Marcin Romanowski aurait également donné des instructions à des employés subalternes sur les entités qui devaient remporter les concours pour l'obtention de subventions du Fonds de justice. Il est soupçonné aussi d'avoir ordonné la correction d'offres erronées avant qu'elles ne soient officiellement présentées et accordé des subventions à des entités qui ne remplissaient pas les conditions de forme et de fond.
L'asile de Romanowski en Hongrie
Dans la soirée du 19 décembre, Gergely Gulyás, chef de la chancellerie du Premier ministre hongrois Viktor Orbán, a confirmé que l'ancien vice-ministre polonais s'était vu accorder l'asile politique en Hongrie. S'adressant aux journalistes, il a expliqué que cette décision résultait de la conviction des autorités hongroises qu'il existait une crise de l'État de droit en Pologne.

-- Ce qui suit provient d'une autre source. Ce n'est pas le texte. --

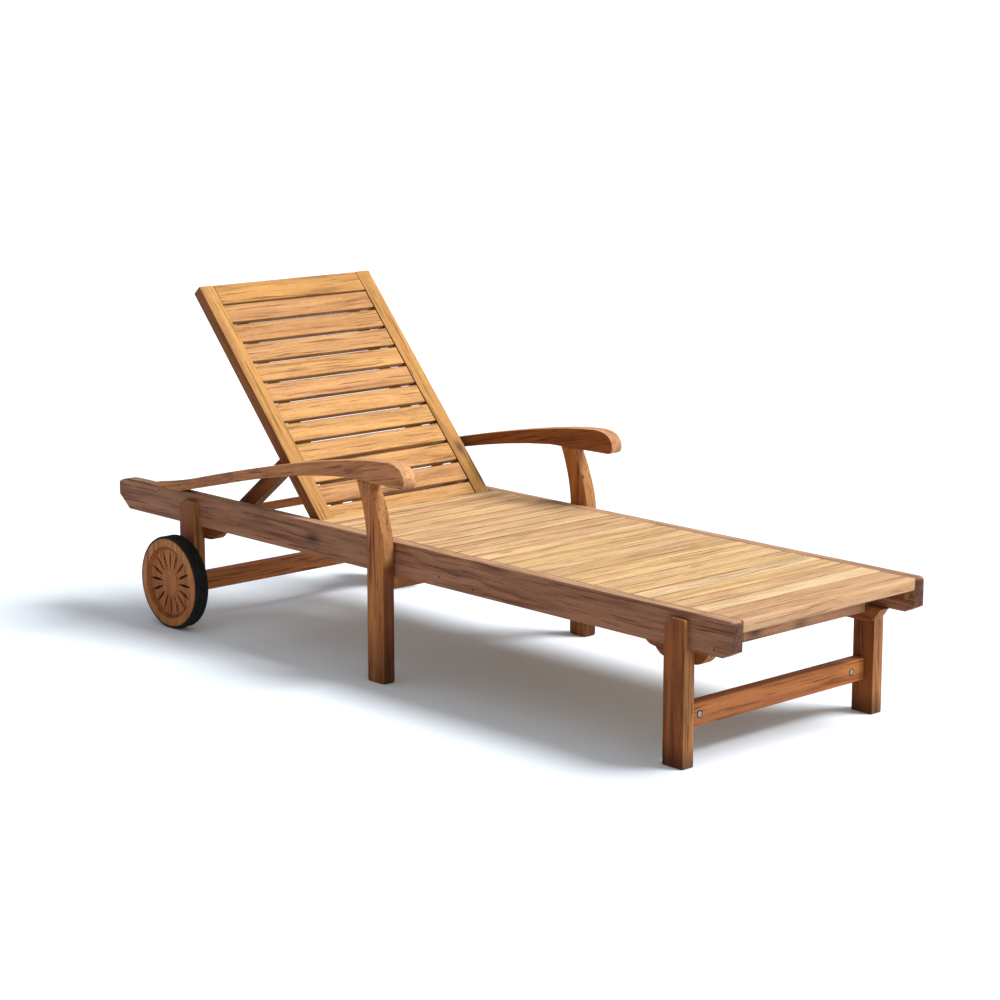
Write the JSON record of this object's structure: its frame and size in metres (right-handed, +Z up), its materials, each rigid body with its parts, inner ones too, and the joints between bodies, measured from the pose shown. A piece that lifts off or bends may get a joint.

Il est rare qu'un autre pays européen accepte d'accorder l'asile à un fugitif recherché en vertu d'un mandat d'arrêt européen. La porte-parole du parquet polonais, Anna Adamiak, a admis qu'il s'agissait d'un cas "sans précédent" qui n'avait pas été envisagé lors de l'élaboration du règlement.
Le ministère polonais des Affaires étrangères a publié un communiqué déclarant que l'octroi d'une protection internationale à M. Romanowski par le gouvernement de Viktor Orbán était « un acte hostile à l'égard de la Pologne ».
Quelques heures avant que l'avocat de Marcin Romanowski n'annonce que l'élu avait obtenu l'asile en Hongrie, le Premier ministre polonais, Donald Tusk, a personnellement mis en garde Budapest contre toute "décision étrange". "Si Budapest devait prendre des décisions bizarres incompatibles avec le droit européen, comme accorder l'asile politique ou ignorer le mandat d'arrêt européen, c'est Viktor Orbán qui se retrouverait dans une situation précaire, et non moi", a déclaré M. Tusk.